Even after her spectacular fall from grace in 2015, Batmanghelidjh still had her royal defenders. In 2018, actress Sophie Winkleman, daughter-in-law of the Duchess of Kent, angrily declared that Kids Company’s work was still necessary, ‘because people in Britain are shit at looking after their children’. The Duchess of Cambridge is nowhere near as crudely disdainful but the parent-questioning message is essentially the same. Hence, according to Kate’s report, 69 per cent of parents ‘are not aligned with the scientific consensus’, and therefore are not looking after children as experts say they should.
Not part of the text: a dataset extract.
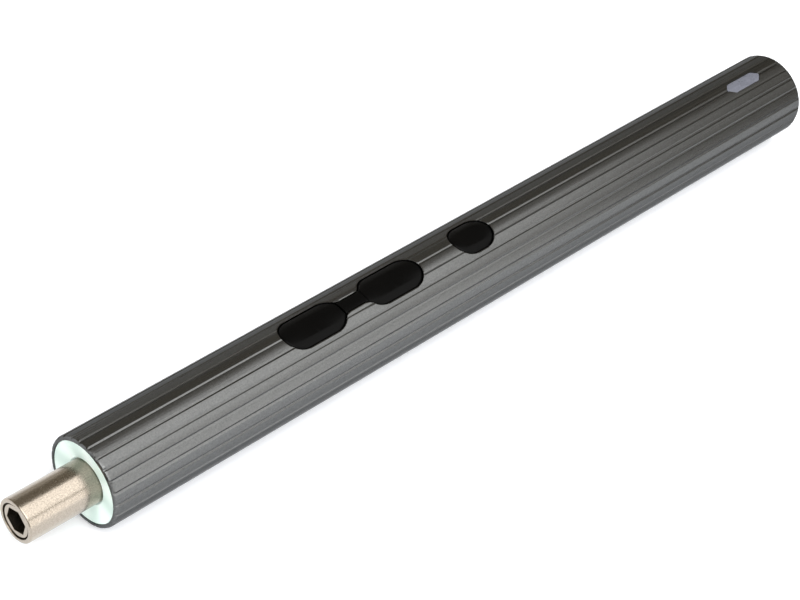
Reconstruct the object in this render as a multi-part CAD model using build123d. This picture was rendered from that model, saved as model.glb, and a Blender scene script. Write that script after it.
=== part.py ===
from build123d import *
from math import acos, asin, cos, pi, radians, sin, sqrt, tan
import os

# Pen-sized cordless screwdriver, lying on a table with its keys upwards.
# Millimetres. The tool's axis runs along X, the chuck points to -X and the keys face +Z.
# Stations (x) are measured from the front rim of the body tube, radii from the tool's axis.
# The finished pieces are moved so that the origin is on the table, below the middle of the tool.

# Body tube. Its length follows from what it holds, further down.
body_d = 16.0
body_wall = 1.1
front_round = 0.5
rear_round = 0.9
round_steps = 2
flute_count = 24
flute_w = 0.64
flute_floor_w = 0.34
flute_depth = 0.3

# Chuck
chuck_d = 7.7
chuck_reach = 12.9
chuck_lip = 0.18
insert_d = 6.0
bit_flats = 4.0
bit_clear = 0.05
bit_depth = 9.0
bit_turn = 22.9
magnet_t = 2.0
insert_wall = 1.0
dark_gap = 0.17
dark_gap_depth = 1.2

# Nose light
diffuser_rim = 0.78
diffuser_set_back = 0.12
diffuser_dish = 0.5
diffuser_len = 3.3
nose_hole_clear = 0.22
nose_board_t = 0.8
nose_led_count = 6
nose_led_l = 1.6
nose_led_w = 0.8
nose_led_h = 0.5
nose_led_clear = 0.1

# Gear train: two planetary stages, each with a sun, three planets and the common ring
gear_wall = 1.7
sun_teeth = 9
planet_teeth = 12
planet_count = 3
stage_count = 2
addendum_share = 0.8
dedendum_share = 1.1
pressure_angle = 25.0
backlash = 0.04
gear_face = 3.0
plate_t = 0.8
gear_end_gap = 0.15
plate_rim_clear = 0.15
pin_d = 1.0
pin_clear = 0.03
front_plate_t = 1.3
hub_d = 8.0
hub_len = 3.8
hub_gap = 0.98

# Output spindle
spindle_d = 4.0
spindle_clear = 0.03
bushing_d = 7.0
seat_clear = 0.02
drive_flat = 0.4

# Motor
motor_len = 18.0
motor_step = 0.1
shaft_d = 1.0
bell_t = 1.7
terminal_lap = 1.5
terminal_clear = 0.18
terminal_w = 1.6
terminal_t = 0.3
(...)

Whatever the behind-the-scenes rivalries between the two princesses, they have something in common: both are creating public roles for themselves as evangelists on a mission to ‘raise awareness’. Meghan may be easily ridiculed for her unbearable wokeness, but in many ways Kate’s mission is more insidious and more powerful. She wants to open up the family to professional examination and policy intervention.

Ordinary family life may have survived throughout the considerable disruptions of the modern age, but we should seriously question what happens to it when parents are no longer respected as the people who know their children best.

Dr Jan Macvarish is a visiting research fellow at the Centre for Parenting Culture Studies, University of Kent, and the author of Neuroparenting: The Expert Invasion of Family Life.

Picture by: Getty.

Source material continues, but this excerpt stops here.